Question

For their statistics project, a group of students want to determine the proportion of LMC students who eat fast food frequently. They select a random sample of 50 students and find that 22 report eating fast food frequently (more than 3 times a week.)

Answer 1

Answer:

The number of successes is, x = 22.

The number of failures is, (n - x) = 28.

Yes, normality conditions are met.

Step-by-step explanation:

The complete question is:

For their statistics project, a group of students want to determine the proportion of LMC students who eat fast food frequently. They select a random sample of 50 students and find that 22 report eating fast food frequently (more than 3 times a week.)

What is the count of success? Options are: 22,28, 50

What is the count of failures?
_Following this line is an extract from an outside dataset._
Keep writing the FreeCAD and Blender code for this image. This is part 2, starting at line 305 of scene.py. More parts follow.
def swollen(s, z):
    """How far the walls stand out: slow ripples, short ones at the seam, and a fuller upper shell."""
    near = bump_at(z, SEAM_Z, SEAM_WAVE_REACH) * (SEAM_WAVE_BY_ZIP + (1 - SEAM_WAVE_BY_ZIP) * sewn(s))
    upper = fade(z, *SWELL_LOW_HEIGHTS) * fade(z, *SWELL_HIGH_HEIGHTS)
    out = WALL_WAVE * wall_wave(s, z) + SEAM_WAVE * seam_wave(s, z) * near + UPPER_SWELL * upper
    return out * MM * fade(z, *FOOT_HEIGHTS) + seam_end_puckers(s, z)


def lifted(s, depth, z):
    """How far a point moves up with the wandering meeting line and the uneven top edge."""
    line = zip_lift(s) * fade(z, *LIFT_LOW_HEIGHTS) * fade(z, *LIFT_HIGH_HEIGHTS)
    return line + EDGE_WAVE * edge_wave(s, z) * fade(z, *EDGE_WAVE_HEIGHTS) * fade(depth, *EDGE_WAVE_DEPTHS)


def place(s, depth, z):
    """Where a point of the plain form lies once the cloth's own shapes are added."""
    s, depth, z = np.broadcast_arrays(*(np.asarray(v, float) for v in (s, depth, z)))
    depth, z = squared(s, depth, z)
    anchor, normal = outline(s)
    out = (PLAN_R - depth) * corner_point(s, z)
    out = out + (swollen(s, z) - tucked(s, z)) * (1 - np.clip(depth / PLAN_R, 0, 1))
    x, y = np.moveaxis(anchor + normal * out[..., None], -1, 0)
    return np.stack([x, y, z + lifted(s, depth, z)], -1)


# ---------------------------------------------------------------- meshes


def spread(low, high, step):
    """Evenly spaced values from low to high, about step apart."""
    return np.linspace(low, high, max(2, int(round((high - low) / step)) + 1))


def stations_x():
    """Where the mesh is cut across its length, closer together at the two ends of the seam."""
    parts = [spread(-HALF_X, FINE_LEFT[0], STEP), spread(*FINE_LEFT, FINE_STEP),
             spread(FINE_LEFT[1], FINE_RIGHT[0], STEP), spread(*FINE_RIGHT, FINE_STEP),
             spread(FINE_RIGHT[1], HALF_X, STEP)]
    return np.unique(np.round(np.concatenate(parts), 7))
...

Options are: 22,28,50

Can the students use this data to calculate a 95% confidence interval? Options are: Yes, normality conditions are met or No, normality conditions are not met

Solution:

Let X denote the number of LMC students who eat fast food frequently.

A random sample of n = 50 students and find that 22 report eating fast food frequently.

The number of successes is, x = 22.

The number of failures is, (n - x) = 28.

The random variable X follows a Binomial distribution with parameters n = 50 and p = 22/50 = 0.44.

But the sample selected is too large and the probability of success is close to 0.50.

So a Normal approximation to binomial can be applied to approximate the distribution of X if the following conditions are satisfied:

1. np ≥ 10

2. n(1 - p) ≥ 10

Check the conditions as follows:

$np=50\times 0.44=22>10\\\\n(1-p)=50\times (1-0.44)=28>10$

Thus, a Normal approximation to binomial can be applied.

Yes, normality conditions are met.